I just want to be half as productive as my mom thinks she would be if she was me.
I’m 43 years old and still ask if I’ll need a shot and expect a lollipop every time I go to the doctor.
True story:
I once went on a date and for some reason started talking about dolphins mating. I never saw her again.

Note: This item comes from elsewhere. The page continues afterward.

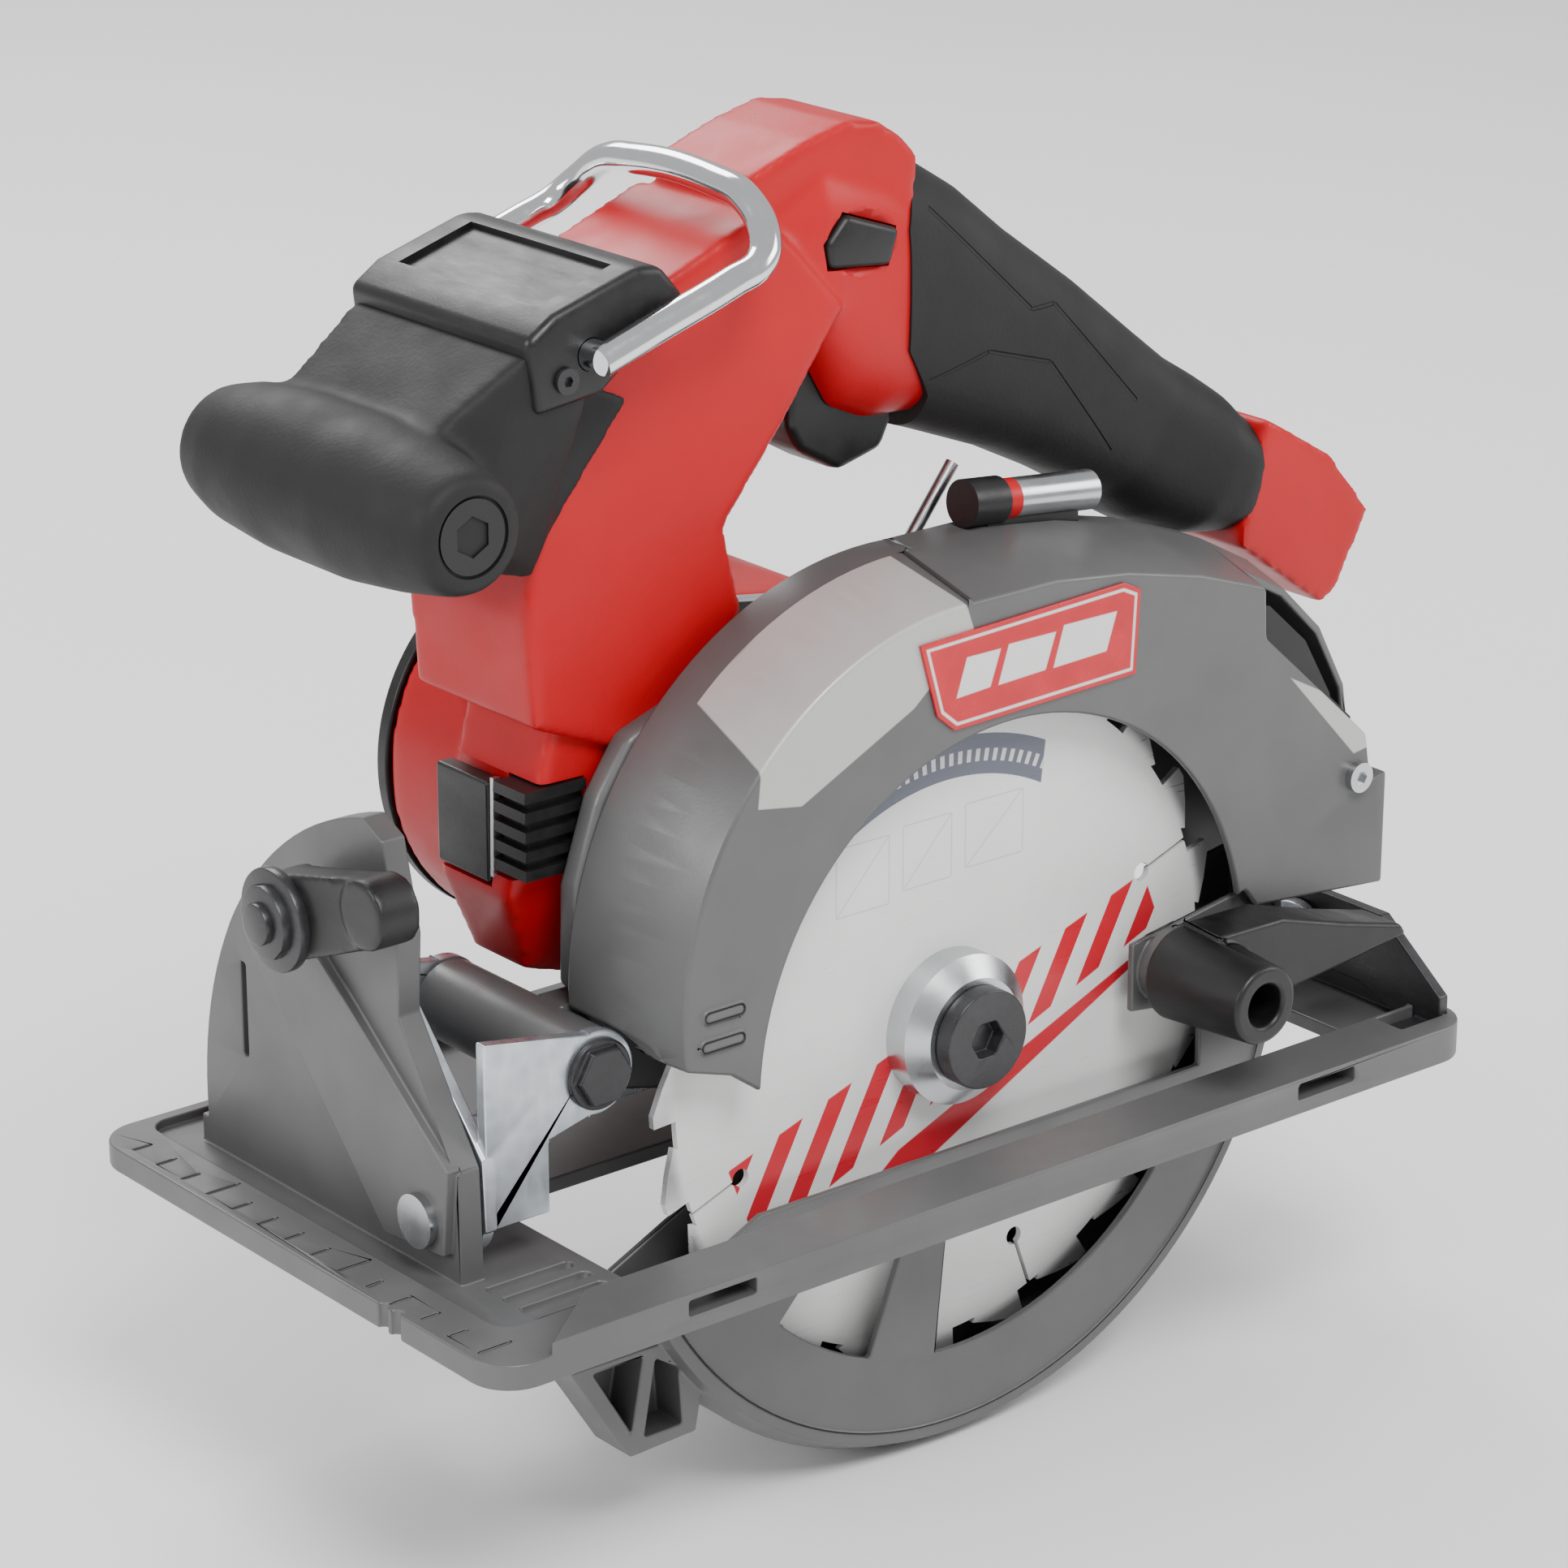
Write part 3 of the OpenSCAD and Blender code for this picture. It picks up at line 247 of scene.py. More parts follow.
def soft_rubber(name="soft_rubber", color=(0.012, 0.0121, 0.0125), panels=False):
    """Dark grey moulded rubber with a leathery grain and dusty high spots, and sunk panel seams if wanted."""
    mat, tree, main = shader(name, color, 0.62)
    broad = noise(tree, 26, 5, 0.6)
    pale = tuple(c * 1.25 for c in color)
    dark = tuple(c * 0.88 for c in color)
    link(tree, ramp(tree, broad, [(0.3, dark), (0.72, pale)]), main, "Base Color")
    link(tree, grey_ramp(tree, noise(tree, 90, 4), 0.56, 0.66), main, "Roughness")
    main.inputs["Specular IOR Level"].default_value = 0.35
    grain = node(tree, "ShaderNodeTexVoronoi", feature="SMOOTH_F1", scale=1100)
    tree.links.new(place(tree), grain.inputs["Vector"])
    swell = bump(tree, main, broad, 0.08, 0.6)
    grained = bump(tree, main, grain.outputs["Distance"], 0.3, 0.16, swell)
    if panels:
        x, _, z = coordinates(tree)
        seam = stroke_mask(tree, x, z, UPPER_SEAM, SEAM_HALF)
        lower = stroke_mask(tree, x, z, LOWER_SEAM, SEAM_HALF)
        seams = math_node(tree, "MAXIMUM", seam, lower)
        bump(tree, main, math_node(tree, "SUBTRACT", 1.0, seams), 1.0, 0.9, grained)
    return mat


def black_plastic(name="black_plastic", color=(0.006, 0.006, 0.0065), roughness=0.4):
    """Black glass-filled nylon with fine texture and scuffs."""
    mat, tree, main = shader(name, color, roughness)
    scuff = noise(tree, 120, 6, 0.7, place(tree, (1, 0.3, 1)))
    pale = tuple(c * 2.2 for c in color)
    link(tree, ramp(tree, scuff, [(0.45, color), (0.75, pale)]), main, "Base Color")
    link(tree, grey_ramp(tree, scuff, roughness - 0.08, roughness + 0.12), main, "Roughness")
    bump(tree, main, noise(tree, 1500, 3, 0.6), 0.3, 0.12)
    return mat


def turned_steel(name="turned_steel", color=(0.62, 0.63, 0.65), roughness=0.24, lines=2600):
    """Bright steel with fine turning lines about Y and dull smears."""
    mat, tree, main = shader(name, color, roughness, 1.0)
    smear = noise(tree, 45, 5, 0.6)
    link(tree, ramp(tree, smear, [(0.3, tuple(c * 0.82 for c in color)), (0.7, color)]), main, "Base Color")
    link(tree, grey_ramp(tree, smear, roughness - 0.06, roughness + 0.12), main, "Roughness")
    rings = noise(tree, lines, 2, 0.5, place(tree, (0.04, 1, 0.04)))
    bump(tree, main, rings, 0.12, 0.06)
    main.inputs["Anisotropic"].default_value = 0.3
    return mat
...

I wanna rock and roll for 20 minutes tops and party for as long as it takes to seem normal before leaving without saying goodbye to anyone
“Oh hey there, didn’t recognize you with your cap on,” I say flirtatiously to my toothpaste.
Red Bull gives you wings.
Sugar Daddy gives you things.
I keep a pocket DVD player, loaded with The Neverending Story, paused on the scene where Artax drowns in the swamp of sadness. In case I overhear someone say “that’s the saddest thing ever!” and need to show them why they’re wrong
it’s called dunkin donuts because hole foods was taken
Took my car to the mechanic because it was making a terrible noise… Turns out it was just a Pitbull song on the radio.
Jesus: this is my body
disciples: *eat bread*
Jesus: this is my blood
disciples: *drink wine*
Jesus: I also made brownies
Judas: but I have diabetes
Jesus: huh. Well, isn’t this a shame *holds eye contact while eating a brownie* shame, shame, shame
I “accidentally” made a double batch of cookie dough and then somehow ran out of room in the freezer so I was forced to bake it all at which point I discovered that I have no available Tupperware so I had to eat 50 cookies.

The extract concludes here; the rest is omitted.